I imagine it’s a pretty good time when you’re making a movie with Adam Sandler. His set is known in the industry as a place where you have the best time of your life. And it surpassed what everybody told me. But it was not just that -- there was so much amazing creative energy going on all day. You know, I found myself doing a scene with Adam and Judd Apatow, and I was like, Pinch me; is this real?

Tell us how you got in the business in the first place. I always knew that I wanted to be in something in the arts, even as a little, little girl. But my moment happened when I was seven years old. My friend’s dad ran the local theater company, and he asked me if I wanted to audition for a play, which I did. My first role ever was that of a baby ghost. I was hooked. That moment changed my life. I did theater for years and then went to a performing-arts high school that had just been built in the town of Unionville, Ontario, where I lived. I majored in theater and then started doing commercials in Toronto. I moved to L.A. in my early 20s.

You also did a lot of work in Vancouver-based TV productions on your way down to L.A. Does that mean there was no waitressing for you? I got my first movie role three months after I moved to L.A. So, no, I never had a second job there, because I went with a real résumé. I was lucky enough not to be flailing. That isn’t to say I didn’t have rainy days. I slept on friends’ couches and had to find friends to drive me to auditions because I didn’t have a car.

Now you’ve got a car and a recurring role as Sloan, Kevin Connolly’s girlfriend on Entourage. What’s it like being a girl on that set?Entourage is what it is. It’s a guy’s show. And here’s the thing: The show depicts something about Hollywood that is true. As sad as it is to depict women like the show does -- as big-boobed, no-brained women -- well, guess what? Hollywood actually has a lot of that.

Do you, then, worry about getting named to those “sexiest” lists?
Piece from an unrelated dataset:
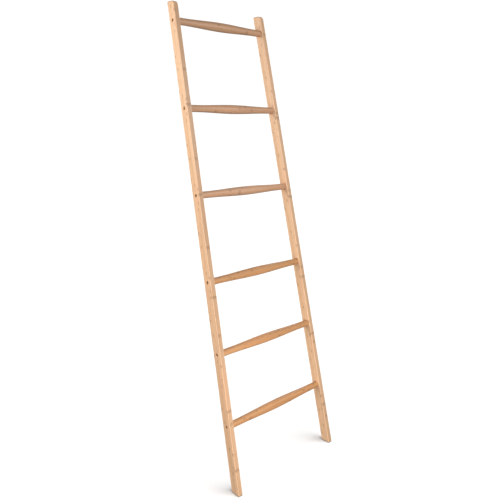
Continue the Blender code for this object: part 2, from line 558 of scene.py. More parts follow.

I mean, is it flattery or just plain sexism? Um, flattery. It’s an interesting thing, because our industry is so focused on how we look, whether we want it to be or not. You have to take the attention from the men’s magazines as flattery. I’m just glad I’m not on the “what is she wearing?” lists!

Right now, you’re working on a movie -- Cadillac Records, which costars Adrien Brody -- that requires you to be more covered up than, say, Maxim would. Yes. [The movie] is loosely based on the life of Muddy Waters and his relationship with Leonard Chess, who was a huge music producer. I play Leonard Chess’s wife. It is different from anything I’ve ever done. I play a very modest, conservative 1950s housewife who stands by her man in this dirty, dirty business no matter what. It’s the least vain character I’ve ever played. So, really, I think those men’s magazines will think twice after seeing this.

And you’ve even dipped your toes into directing. I directed a three-minute short starring [Golden State Warrior] Baron Davis for the IFC [Independent Film Channel] called Framed. I spent three days with Baron, went to his place in Las Vegas, and went all around L.A. In the short, we wanted to show his fans something they didn’t know about Baron, and it turns out that he is passionate about roller skating. So we did this ’70s-fabulous segment of him skating with his boom box in downtown L.A. At the end, I was, like, That’s it, I want to be a director.